-- Begin --

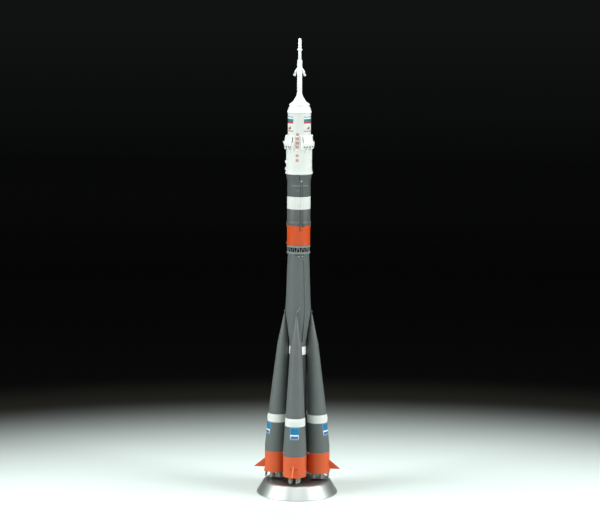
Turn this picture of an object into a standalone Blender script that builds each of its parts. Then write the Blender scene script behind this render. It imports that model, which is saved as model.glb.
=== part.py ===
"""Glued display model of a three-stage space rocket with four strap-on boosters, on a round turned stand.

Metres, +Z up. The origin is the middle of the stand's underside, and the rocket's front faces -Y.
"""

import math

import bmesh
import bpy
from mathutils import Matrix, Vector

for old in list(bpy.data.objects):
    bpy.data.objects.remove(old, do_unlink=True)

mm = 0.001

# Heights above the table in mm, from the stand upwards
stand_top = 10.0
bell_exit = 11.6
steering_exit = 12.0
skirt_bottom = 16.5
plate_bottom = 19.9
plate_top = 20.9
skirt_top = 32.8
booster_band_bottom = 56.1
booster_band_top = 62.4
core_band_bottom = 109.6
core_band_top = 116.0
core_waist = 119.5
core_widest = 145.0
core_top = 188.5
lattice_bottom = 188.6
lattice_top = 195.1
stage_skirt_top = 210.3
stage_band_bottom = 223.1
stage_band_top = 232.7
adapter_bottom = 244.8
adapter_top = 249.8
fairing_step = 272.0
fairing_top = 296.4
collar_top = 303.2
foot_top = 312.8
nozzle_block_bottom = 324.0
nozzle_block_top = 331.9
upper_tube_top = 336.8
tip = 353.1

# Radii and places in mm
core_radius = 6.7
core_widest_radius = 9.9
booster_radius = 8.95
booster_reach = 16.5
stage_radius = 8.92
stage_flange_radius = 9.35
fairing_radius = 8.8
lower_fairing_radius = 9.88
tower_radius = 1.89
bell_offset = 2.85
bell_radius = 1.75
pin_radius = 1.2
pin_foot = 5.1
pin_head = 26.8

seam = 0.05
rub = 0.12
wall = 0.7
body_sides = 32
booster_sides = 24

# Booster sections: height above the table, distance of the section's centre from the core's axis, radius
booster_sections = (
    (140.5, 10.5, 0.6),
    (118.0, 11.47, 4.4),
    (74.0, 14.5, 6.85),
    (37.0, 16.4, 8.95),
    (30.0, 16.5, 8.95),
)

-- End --

# The request
Reproduce the listing above verbatim, from first line to last.

# Task result
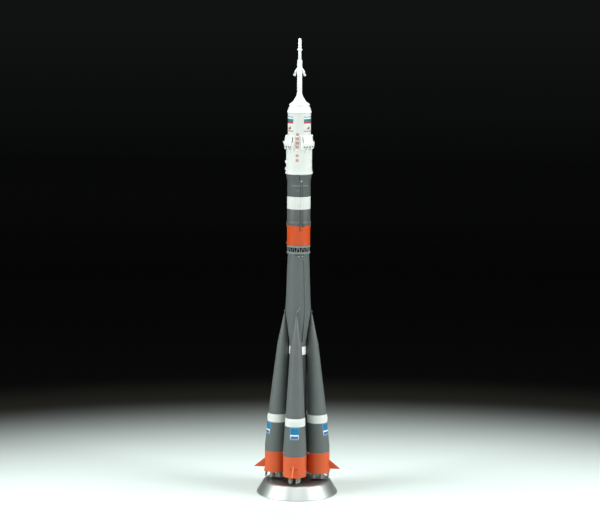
Turn this picture of an object into a standalone Blender script that builds each of its parts. Then write the Blender scene script behind this render. It imports that model, which is saved as model.glb.
=== part.py ===
"""Glued display model of a three-stage space rocket with four strap-on boosters, on a round turned stand.

Metres, +Z up. The origin is the middle of the stand's underside, and the rocket's front faces -Y.
"""

import math

import bmesh
import bpy
from mathutils import Matrix, Vector

for old in list(bpy.data.objects):
    bpy.data.objects.remove(old, do_unlink=True)

mm = 0.001

# Heights above the table in mm, from the stand upwards
stand_top = 10.0
bell_exit = 11.6
steering_exit = 12.0
skirt_bottom = 16.5
plate_bottom = 19.9
plate_top = 20.9
skirt_top = 32.8
booster_band_bottom = 56.1
booster_band_top = 62.4
core_band_bottom = 109.6
core_band_top = 116.0
core_waist = 119.5
core_widest = 145.0
core_top = 188.5
lattice_bottom = 188.6
lattice_top = 195.1
stage_skirt_top = 210.3
stage_band_bottom = 223.1
stage_band_top = 232.7
adapter_bottom = 244.8
adapter_top = 249.8
fairing_step = 272.0
fairing_top = 296.4
collar_top = 303.2
foot_top = 312.8
nozzle_block_bottom = 324.0
nozzle_block_top = 331.9
upper_tube_top = 336.8
tip = 353.1

# Radii and places in mm
core_radius = 6.7
core_widest_radius = 9.9
booster_radius = 8.95
booster_reach = 16.5
stage_radius = 8.92
stage_flange_radius = 9.35
fairing_radius = 8.8
lower_fairing_radius = 9.88
tower_radius = 1.89
bell_offset = 2.85
bell_radius = 1.75
pin_radius = 1.2
pin_foot = 5.1
pin_head = 26.8

seam = 0.05
rub = 0.12
wall = 0.7
body_sides = 32
booster_sides = 24

# Booster sections: height above the table, distance of the section's centre from the core's axis, radius
booster_sections = (
    (140.5, 10.5, 0.6),
    (118.0, 11.47, 4.4),
    (74.0, 14.5, 6.85),
    (37.0, 16.4, 8.95),
    (30.0, 16.5, 8.95),
)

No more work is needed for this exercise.